The National Criminal Intelligence Service (NCIS) was a United Kingdom policing agency. Following the Police and Criminal Justice Act 2001, NCIS returned to direct funding by the Home Office in 2002 and was a non-departmental public body. On 1 April 2006 it was merged into the newly created Serious Organised Crime Agency.
The unit was established in April 1992, previously known as the National Drugs Intelligence Unit. Organised according to the Police Act 1997, the functions of NCIS were to gather intelligence data and analysed this information to provide the necessary insight and intelligence to national police forces. The act also empowered the service with rights to perform surveillance operations.

Organisation of the service included units specialising in organised crimes and crimes involving illicit drugs, football and financial issues. A specialised unit was focused especially on kidnap and extortion, counterfeit money, the stealing of automobiles and paedophilic crimes. At the time of the creation of the service, there was a paedophile unit integral to the organisation of the service. The service consisted of 500 officers.

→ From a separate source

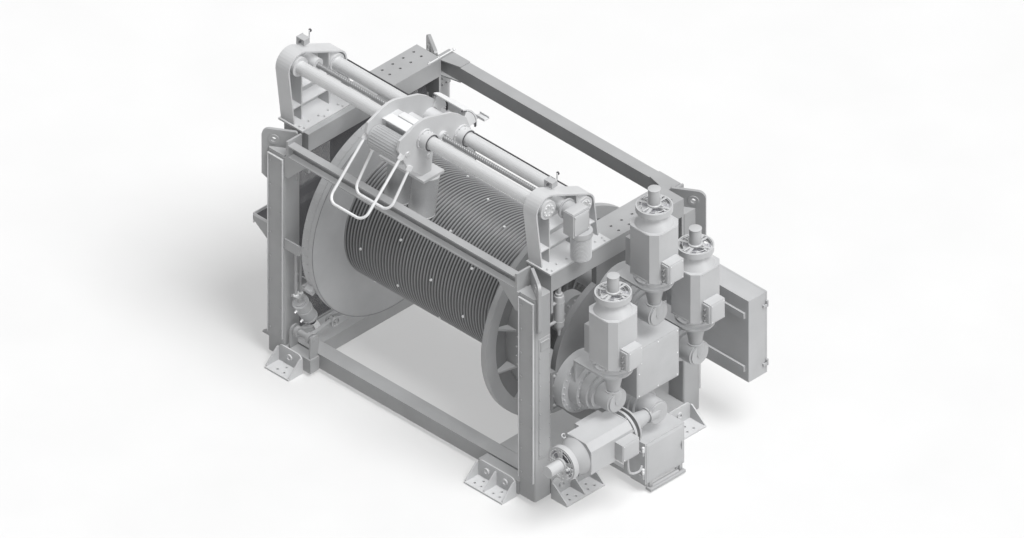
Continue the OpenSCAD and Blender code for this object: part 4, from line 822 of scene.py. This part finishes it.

The service was designed specifically to act against crime classified as both organised in performance and of a serious nature. Relevant groups were to include necessarily:
- at least three people
- engaging in ongoing criminal activity for prolonged periods, something like a "career criminal"
- are motivated in acting to gain in power and for the accumulation of profit.

The service received £138 million in funding during 1999.

The unit was merged with the National Crime Squad and other agencies in 2006 to form SOCA.

The Director General had no responsibility for terrorist responses, which at the time was dealt with by the Security Service (MI5) and Constabulary Special Branches coordinated by the Metropolitan Police Special Branch (MPSB).